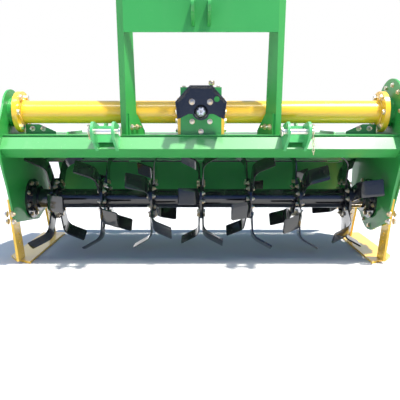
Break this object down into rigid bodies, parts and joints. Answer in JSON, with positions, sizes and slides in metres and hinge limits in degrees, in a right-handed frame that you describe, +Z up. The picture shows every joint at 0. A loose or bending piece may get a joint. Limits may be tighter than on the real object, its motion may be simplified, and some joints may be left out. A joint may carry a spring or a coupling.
{
  "type": "rotary tiller",
  "caption": "Tractor-mounted rotary tiller with a square front beam, cross tube and gearbox, side plates, bent-blade rotor and hinged trailing board.",
  "frame": {"origin": "on the ground, at the middle of the bounding box in plan", "axes": "+X to the machine's side with the chain case, +Y to the rear, +Z up; the front with the hitch faces -Y"},
  "size_m": [1.764, 0.7922, 1.092],
  "materials": {
    "green_paint": "glossy green enamel",
    "light_green_paint": "glossy light green enamel",
    "yellow_paint": "glossy yellow enamel",
    "black_paint": "glossy black enamel",
    "zinc_steel": "zinc plated and bare steel"
  },
  "bodies": {
    "frame": {"front_beam": "green_paint", "hood": "green_paint", "side_plate_left": "green_paint", "side_plate_right": "green_paint", "chain_case": "green_paint", "case_cover": "green_paint", "gearbox": "green_paint", "gearbox_lid": "green_paint", "input_cap": "black_paint", "axle_tube_left": "yellow_paint", "axle_tube_right": "yellow_paint", "end_flanges": "yellow_paint", "square_flanges": "yellow_paint", "input_shield": "black_paint", "hitch_left": "light_green_paint", "hitch_right": "light_green_paint", "hitch_bridges": "light_green_paint", "hitch_pin_left": "zinc_steel", "hitch_pin_right": "zinc_steel", "mast_leg_left": "green_paint", "mast_leg_right": "green_paint", "mast_feet": "green_paint", "mast_head": "green_paint", "mast_braces": "green_paint", "skid_left": "yellow_paint", "skid_right": "yellow_paint", "rotor_bearing_left": "black_paint", "rotor_bearing_right": "black_paint", "hinge_pin": "zinc_steel", "hood_gussets": "green_paint", "hood_ribs": "green_paint", "rod_guides": "green_paint"},
    "rotor": {"rotor_tube": "black_paint", "rotor_flanges": "black_paint", "blades_1": "black_paint", "blades_2": "black_paint", "blades_3": "black_paint", "blades_4": "black_paint", "blades_5": "black_paint", "blades_6": "black_paint", "blades_7": "black_paint"},
    "input": {"input_shaft": "zinc_steel"},
    "trailing_board": {"board": "green_paint", "board_knuckles": "green_paint", "board_lugs": "green_paint", "lug_pins": "zinc_steel"},
    "rod_left": {"rod_left": "zinc_steel"},
    "rod_right": {"rod_right": "zinc_steel"}
  },
  "joints": [
    {"name": "rotor_spin", "type": "hinge", "parent": "frame", "child": "rotor", "pos_m": [0, 0.00385, 0.264], "axis": [1, 0, 0], "continuous": true},
    {"name": "input_spin", "type": "hinge", "parent": "frame", "child": "input", "pos_m": [0, -0.29615, 0.663], "axis": [0, 1, 0], "continuous": true},
    {"name": "board_hinge", "type": "hinge", "parent": "frame", "child": "trailing_board", "pos_m": [0, 0.26585, 0.418], "axis": [1, 0, 0], "range_deg": [0, 40]},
    {"name": "rod_left_swing", "type": "hinge", "parent": "trailing_board", "child": "rod_left", "pos_m": [-0.43, 0.36889, 0.29968], "axis": [1, 0, 0], "range_deg": [-26.6, 0]},
    {"name": "rod_right_swing", "type": "hinge", "parent": "trailing_board", "child": "rod_right", "pos_m": [0.43, 0.36889, 0.29968], "axis": [1, 0, 0], "range_deg": [-26.6, 0]}
  ],
  "couplings": [
    {"joint": "input_spin", "follows": "rotor_spin", "ratio": -2.4},
    {"joint": "rod_left_swing", "follows": "board_hinge", "ratio": -0.665},
    {"joint": "rod_right_swing", "follows": "board_hinge", "ratio": -0.665}
  ]
}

**Given request:**
Each line of the material must be restated exactly.

**Response to the task:**
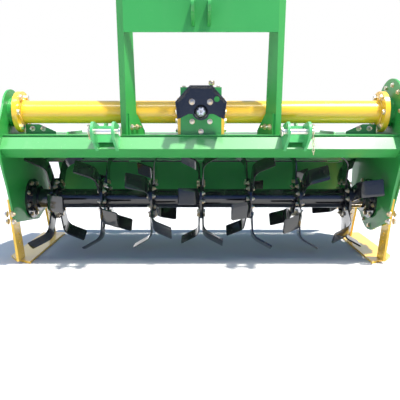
Break this object down into rigid bodies, parts and joints. Answer in JSON, with positions, sizes and slides in metres and hinge limits in degrees, in a right-handed frame that you describe, +Z up. The picture shows every joint at 0. A loose or bending piece may get a joint. Limits may be tighter than on the real object, its motion may be simplified, and some joints may be left out. A joint may carry a spring or a coupling.
{
  "type": "rotary tiller",
  "caption": "Tractor-mounted rotary tiller with a square front beam, cross tube and gearbox, side plates, bent-blade rotor and hinged trailing board.",
  "frame": {"origin": "on the ground, at the middle of the bounding box in plan", "axes": "+X to the machine's side with the chain case, +Y to the rear, +Z up; the front with the hitch faces -Y"},
  "size_m": [1.764, 0.7922, 1.092],
  "materials": {
    "green_paint": "glossy green enamel",
    "light_green_paint": "glossy light green enamel",
    "yellow_paint": "glossy yellow enamel",
    "black_paint": "glossy black enamel",
    "zinc_steel": "zinc plated and bare steel"
  },
  "bodies": {
    "frame": {"front_beam": "green_paint", "hood": "green_paint", "side_plate_left": "green_paint", "side_plate_right": "green_paint", "chain_case": "green_paint", "case_cover": "green_paint", "gearbox": "green_paint", "gearbox_lid": "green_paint", "input_cap": "black_paint", "axle_tube_left": "yellow_paint", "axle_tube_right": "yellow_paint", "end_flanges": "yellow_paint", "square_flanges": "yellow_paint", "input_shield": "black_paint", "hitch_left": "light_green_paint", "hitch_right": "light_green_paint", "hitch_bridges": "light_green_paint", "hitch_pin_left": "zinc_steel", "hitch_pin_right": "zinc_steel", "mast_leg_left": "green_paint", "mast_leg_right": "green_paint", "mast_feet": "green_paint", "mast_head": "green_paint", "mast_braces": "green_paint", "skid_left": "yellow_paint", "skid_right": "yellow_paint", "rotor_bearing_left": "black_paint", "rotor_bearing_right": "black_paint", "hinge_pin": "zinc_steel", "hood_gussets": "green_paint", "hood_ribs": "green_paint", "rod_guides": "green_paint"},
    "rotor": {"rotor_tube": "black_paint", "rotor_flanges": "black_paint", "blades_1": "black_paint", "blades_2": "black_paint", "blades_3": "black_paint", "blades_4": "black_paint", "blades_5": "black_paint", "blades_6": "black_paint", "blades_7": "black_paint"},
    "input": {"input_shaft": "zinc_steel"},
    "trailing_board": {"board": "green_paint", "board_knuckles": "green_paint", "board_lugs": "green_paint", "lug_pins": "zinc_steel"},
    "rod_left": {"rod_left": "zinc_steel"},
    "rod_right": {"rod_right": "zinc_steel"}
  },
  "joints": [
    {"name": "rotor_spin", "type": "hinge", "parent": "frame", "child": "rotor", "pos_m": [0, 0.00385, 0.264], "axis": [1, 0, 0], "continuous": true},
    {"name": "input_spin", "type": "hinge", "parent": "frame", "child": "input", "pos_m": [0, -0.29615, 0.663], "axis": [0, 1, 0], "continuous": true},
    {"name": "board_hinge", "type": "hinge", "parent": "frame", "child": "trailing_board", "pos_m": [0, 0.26585, 0.418], "axis": [1, 0, 0], "range_deg": [0, 40]},
    {"name": "rod_left_swing", "type": "hinge", "parent": "trailing_board", "child": "rod_left", "pos_m": [-0.43, 0.36889, 0.29968], "axis": [1, 0, 0], "range_deg": [-26.6, 0]},
    {"name": "rod_right_swing", "type": "hinge", "parent": "trailing_board", "child": "rod_right", "pos_m": [0.43, 0.36889, 0.29968], "axis": [1, 0, 0], "range_deg": [-26.6, 0]}
  ],
  "couplings": [
    {"joint": "input_spin", "follows": "rotor_spin", "ratio": -2.4},
    {"joint": "rod_left_swing", "follows": "board_hinge", "ratio": -0.665},
    {"joint": "rod_right_swing", "follows": "board_hinge", "ratio": -0.665}
  ]
}